Menurut Bamsoet sebagai anggota DPR/MPR RI empat periode, dimulai sejak 1999-2004, 2004-2009, 2009-2014, dan 2014-2019, kompetensi Yoseph Umarhadi dalam urusan kebangsaan tidak perlu diragukan.
“Disertasinya yang dijadikan buku tersebut, sukses dipertahankan dalam ujian terbuka untuk memperoleh gelar doktor bidang ilmu Filsafat di Ruang Sidang Persatuan Lantai 3, Gedung Notonagoro Fakultas Filsafat Universitas Gadjah Mada, Yogyakarta, akhir Agustus 2021 lalu,” ujar Bamsoet dalam keterangannya, Senin (4/10/2021).
Ketua DPR RI ke-20 ini menjelaskan untuk memperkokoh Pancasila sebagai sebuah sistem filsafat, Yoseph turut menghadirkan dua pandangan tentang Pancasila dari dua filsuf besar Indonesia, yakni Guru Besar Filsafat Universitas Gadjah Mada Profesor Notonagoro, serta Guru Besar Filsafat yang namanya diabadikan menjadi Sekolah Tinggi Filsafat Driyarkara, Profesor Driyarkara.
Menurut pandangan Yoseph, kat dia, Notonagoro memiliki pandangan Pancasila semestinya menjadi landasan moralitas warga negara (subjektivasi yang subyektif) dan negara (subjektivasi yang obyektif).
“Susunan dan bentuk sila-sila dalam Pancasila ini bersifat hirarkis piramidal, semakin kecil pengertianya semakin luas cakupannya.

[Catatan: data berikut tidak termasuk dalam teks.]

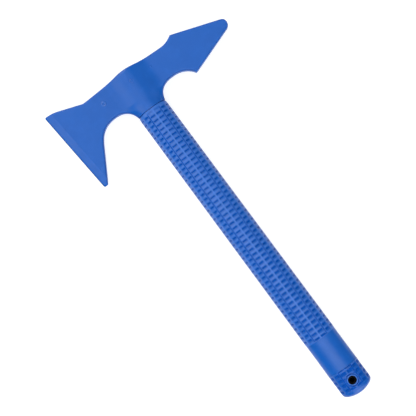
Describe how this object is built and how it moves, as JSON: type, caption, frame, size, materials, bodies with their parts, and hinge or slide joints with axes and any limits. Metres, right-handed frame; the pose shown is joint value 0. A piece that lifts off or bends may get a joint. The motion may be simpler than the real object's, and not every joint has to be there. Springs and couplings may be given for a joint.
{
  "type": "training tomahawk",
  "caption": "Blunt plastic practice tomahawk: bearded blade, pointed rear spike, textured oval grip with a smooth band and a lanyard hole in the butt.",
  "frame": {"origin": "centre of the bottom of the bounding box, with the tomahawk lying on its side", "axes": "+X across the head towards the spike, +Y along the handle towards the head, +Z out of the side that faces up"},
  "size_m": [0.231, 0.4588, 0.0286],
  "materials": {
    "blue_plastic": "satin moulded polypropylene",
    "blue_grip": "textured moulded polypropylene",
    "black_core": "plain glass-filled nylon",
    "black_bush": "matt"
  },
  "bodies": {
    "root": {"head": "blue_plastic", "head_pin": "blue_plastic", "handle_core": "black_core", "grip_sleeve": "blue_grip", "grip_band": "blue_plastic", "butt_cap": "blue_grip", "lanyard_bush": "black_bush"}
  },
  "joints": []
}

Pemahaman dasar aksiologis Pancasila, sila pertama dan kedua menjadi landasan moralitas, sila ketiga sebagai prinsip, sila keempat sebagai cara dan sila kelima adalah orientasi atau tujuannya,” jelas Bamsoet usai menerima Yoseph Umarhadi, di Ruang Kerjanya.
Wakil Ketua Umum Partai Golkar ini menerangkan sementara dasar aksiologi Pancasila Drijarkara adalah manusia Pancasila. Artinya, sikap dan perilaku manusia Indonesia adalah sikap-sikap yang dituntut oleh sila-sila pancasila, demikian pula negara Indonesia adalah negara Pancasila.
Bamsoet melihat kedua pandangan tersebut, Notonagoro dan Driyarkara, saling melengkapi satu sama lain dan semakin menguatkan teori bahwa selayaknya Pancasila disebut sebagai ilmu pengetahuan dan memiliki kebenaran yang diperoleh dengan mengkaji hakikat manusia Indonesia yang memiliki nilai-nilai hakiki yang absolut, tidak berubah dan universal.
“Pengetahuan ini diperoleh melalui pengalaman (empiris) dan diolah oleh akal (rasio), intuisi dan wahyu serta memiliki kemanfaatan bagi kesejahteraan manusia (filsafat manusia),” kata Bamsoet.